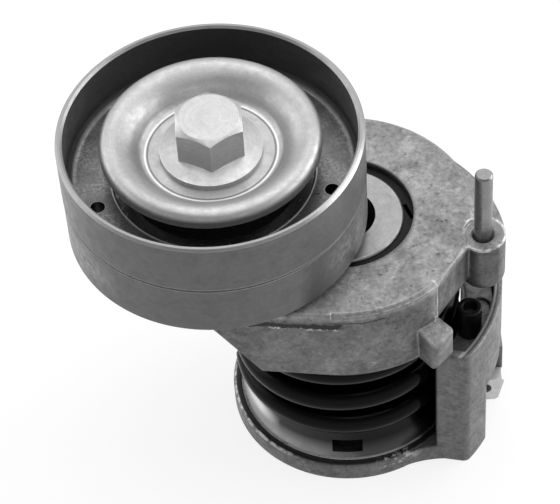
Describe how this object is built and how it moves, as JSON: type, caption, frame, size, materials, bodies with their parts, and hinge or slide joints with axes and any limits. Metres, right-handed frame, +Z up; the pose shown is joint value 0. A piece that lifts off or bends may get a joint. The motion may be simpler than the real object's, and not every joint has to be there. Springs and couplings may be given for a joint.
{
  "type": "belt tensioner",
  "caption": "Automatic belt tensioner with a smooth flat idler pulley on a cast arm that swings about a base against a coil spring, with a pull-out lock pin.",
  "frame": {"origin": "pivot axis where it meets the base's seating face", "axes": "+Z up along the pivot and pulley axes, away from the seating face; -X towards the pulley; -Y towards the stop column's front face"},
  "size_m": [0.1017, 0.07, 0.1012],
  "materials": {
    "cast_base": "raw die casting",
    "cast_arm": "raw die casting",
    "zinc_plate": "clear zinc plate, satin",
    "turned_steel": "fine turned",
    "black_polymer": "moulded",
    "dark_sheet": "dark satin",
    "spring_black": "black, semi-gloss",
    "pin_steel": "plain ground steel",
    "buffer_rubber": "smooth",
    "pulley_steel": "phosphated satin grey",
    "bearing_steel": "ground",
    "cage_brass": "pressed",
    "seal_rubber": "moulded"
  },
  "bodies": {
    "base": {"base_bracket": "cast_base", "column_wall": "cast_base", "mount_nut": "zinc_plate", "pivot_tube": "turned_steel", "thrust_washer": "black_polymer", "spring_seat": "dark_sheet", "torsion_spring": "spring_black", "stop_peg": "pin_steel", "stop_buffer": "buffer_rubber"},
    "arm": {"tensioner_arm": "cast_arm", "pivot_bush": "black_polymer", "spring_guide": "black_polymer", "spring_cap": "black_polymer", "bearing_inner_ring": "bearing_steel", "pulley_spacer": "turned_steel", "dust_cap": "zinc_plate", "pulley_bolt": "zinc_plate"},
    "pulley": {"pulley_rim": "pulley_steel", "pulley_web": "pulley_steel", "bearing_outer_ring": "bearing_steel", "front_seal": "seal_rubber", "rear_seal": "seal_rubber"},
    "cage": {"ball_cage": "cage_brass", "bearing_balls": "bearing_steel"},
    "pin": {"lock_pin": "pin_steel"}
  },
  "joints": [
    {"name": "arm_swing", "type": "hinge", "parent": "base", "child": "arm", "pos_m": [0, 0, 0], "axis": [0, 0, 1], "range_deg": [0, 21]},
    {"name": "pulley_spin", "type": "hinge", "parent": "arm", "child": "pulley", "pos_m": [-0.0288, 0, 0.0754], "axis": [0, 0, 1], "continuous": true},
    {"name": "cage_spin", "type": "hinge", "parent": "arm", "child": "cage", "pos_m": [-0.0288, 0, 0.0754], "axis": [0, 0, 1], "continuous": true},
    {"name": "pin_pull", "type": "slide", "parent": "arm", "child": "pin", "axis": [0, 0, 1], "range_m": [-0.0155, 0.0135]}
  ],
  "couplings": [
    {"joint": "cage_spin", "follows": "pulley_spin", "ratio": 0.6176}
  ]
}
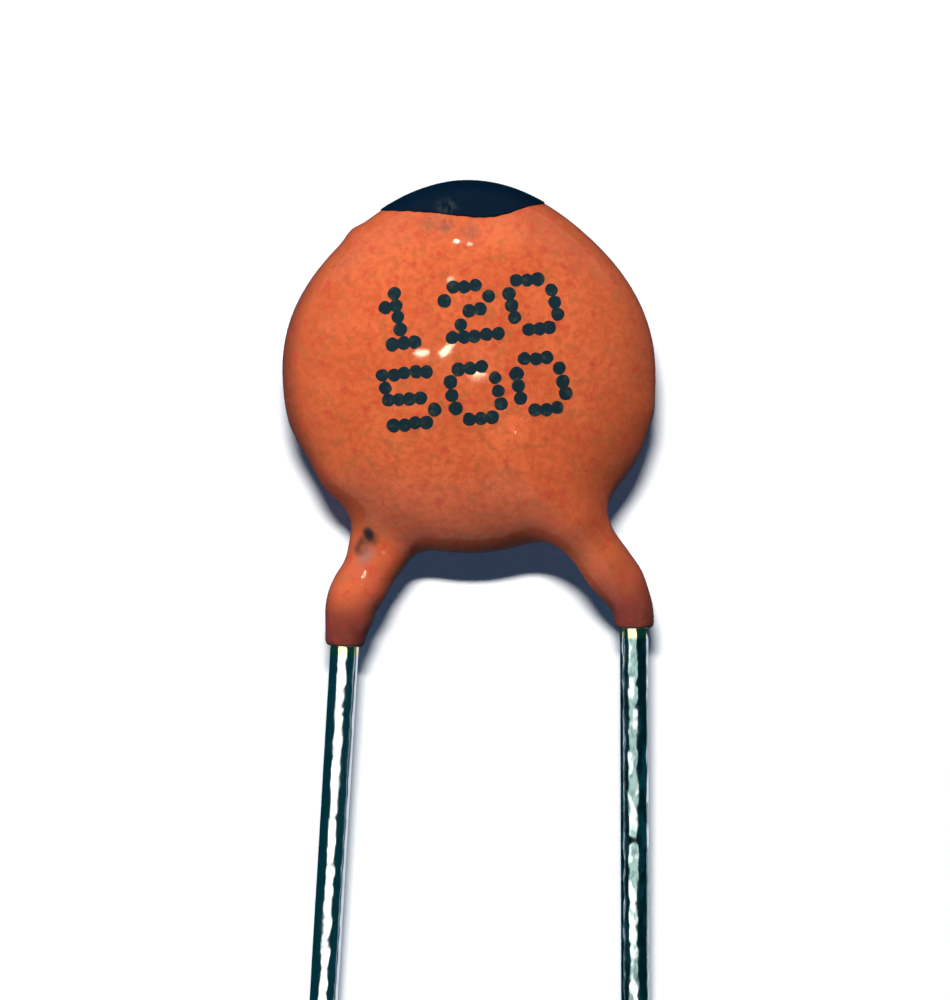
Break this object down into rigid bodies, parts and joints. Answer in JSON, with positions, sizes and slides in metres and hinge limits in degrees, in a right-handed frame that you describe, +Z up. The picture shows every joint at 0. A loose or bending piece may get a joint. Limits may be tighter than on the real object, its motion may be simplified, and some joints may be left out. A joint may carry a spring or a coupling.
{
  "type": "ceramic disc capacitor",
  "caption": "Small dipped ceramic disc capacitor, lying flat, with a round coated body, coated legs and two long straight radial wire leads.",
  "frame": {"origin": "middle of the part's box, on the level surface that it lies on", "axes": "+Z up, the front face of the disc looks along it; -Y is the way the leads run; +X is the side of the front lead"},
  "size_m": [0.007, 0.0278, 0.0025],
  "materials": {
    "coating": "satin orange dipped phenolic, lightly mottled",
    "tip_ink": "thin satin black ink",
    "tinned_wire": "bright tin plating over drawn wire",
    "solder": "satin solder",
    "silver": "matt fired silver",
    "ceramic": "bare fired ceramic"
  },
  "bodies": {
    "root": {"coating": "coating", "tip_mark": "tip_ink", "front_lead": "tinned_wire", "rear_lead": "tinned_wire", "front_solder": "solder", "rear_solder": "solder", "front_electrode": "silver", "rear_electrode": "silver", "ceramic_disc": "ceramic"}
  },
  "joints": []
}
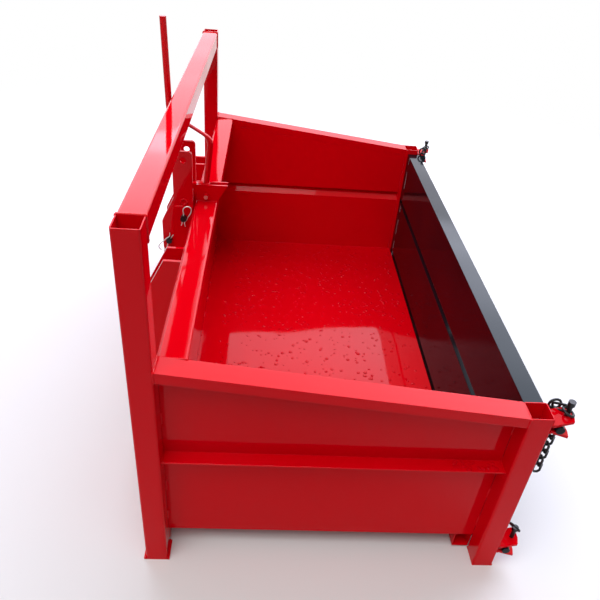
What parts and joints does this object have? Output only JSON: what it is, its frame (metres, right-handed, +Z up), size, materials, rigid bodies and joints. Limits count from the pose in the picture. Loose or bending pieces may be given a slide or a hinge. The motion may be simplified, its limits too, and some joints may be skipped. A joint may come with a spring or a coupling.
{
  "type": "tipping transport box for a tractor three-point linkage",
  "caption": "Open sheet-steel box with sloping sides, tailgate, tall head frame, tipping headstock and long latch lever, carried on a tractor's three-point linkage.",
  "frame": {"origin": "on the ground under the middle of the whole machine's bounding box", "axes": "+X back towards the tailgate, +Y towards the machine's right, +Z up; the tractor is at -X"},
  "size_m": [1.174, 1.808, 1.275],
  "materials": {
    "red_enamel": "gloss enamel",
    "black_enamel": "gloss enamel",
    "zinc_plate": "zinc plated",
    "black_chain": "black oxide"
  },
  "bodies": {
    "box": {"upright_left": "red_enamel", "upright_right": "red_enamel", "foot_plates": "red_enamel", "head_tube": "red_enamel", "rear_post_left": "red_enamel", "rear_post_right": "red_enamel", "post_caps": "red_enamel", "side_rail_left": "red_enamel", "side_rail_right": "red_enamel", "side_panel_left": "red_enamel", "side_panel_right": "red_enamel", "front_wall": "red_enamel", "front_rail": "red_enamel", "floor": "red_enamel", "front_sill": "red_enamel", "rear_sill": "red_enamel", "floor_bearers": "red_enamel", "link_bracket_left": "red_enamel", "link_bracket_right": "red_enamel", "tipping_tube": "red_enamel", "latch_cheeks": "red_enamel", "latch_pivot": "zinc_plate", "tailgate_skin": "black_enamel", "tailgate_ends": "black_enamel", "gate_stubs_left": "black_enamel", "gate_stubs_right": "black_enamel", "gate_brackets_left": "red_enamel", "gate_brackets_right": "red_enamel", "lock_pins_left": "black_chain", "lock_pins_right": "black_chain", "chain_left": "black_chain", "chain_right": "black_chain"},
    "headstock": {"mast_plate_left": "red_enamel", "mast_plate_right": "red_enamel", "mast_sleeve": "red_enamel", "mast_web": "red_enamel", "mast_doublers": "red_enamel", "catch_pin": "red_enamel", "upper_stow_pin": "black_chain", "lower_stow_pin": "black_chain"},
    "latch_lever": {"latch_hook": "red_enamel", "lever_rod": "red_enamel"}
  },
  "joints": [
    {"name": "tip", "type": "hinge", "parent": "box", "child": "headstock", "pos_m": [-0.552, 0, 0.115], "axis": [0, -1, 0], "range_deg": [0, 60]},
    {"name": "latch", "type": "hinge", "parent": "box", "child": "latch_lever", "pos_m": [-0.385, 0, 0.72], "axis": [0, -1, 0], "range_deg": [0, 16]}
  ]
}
==
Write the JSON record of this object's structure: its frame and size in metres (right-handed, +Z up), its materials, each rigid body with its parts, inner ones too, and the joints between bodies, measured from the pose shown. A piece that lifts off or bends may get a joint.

◆ **Task description**:
Take each line containing the string "shown" and copy it out.

◆ **Task result**:
Describe how this object is built and how it moves, as JSON: type, caption, frame, size, materials, bodies with their parts, and hinge or slide joints with axes and any limits. Metres, right-handed frame, +Z up; the pose shown is joint value 0. A piece that lifts off or bends may get a joint. The motion may be simpler than the real object's, and not every joint has to be there. Springs and couplings may be given for a joint.
Write the JSON record of this object's structure: its frame and size in metres (right-handed, +Z up), its materials, each rigid body with its parts, inner ones too, and the joints between bodies, measured from the pose shown. A piece that lifts off or bends may get a joint.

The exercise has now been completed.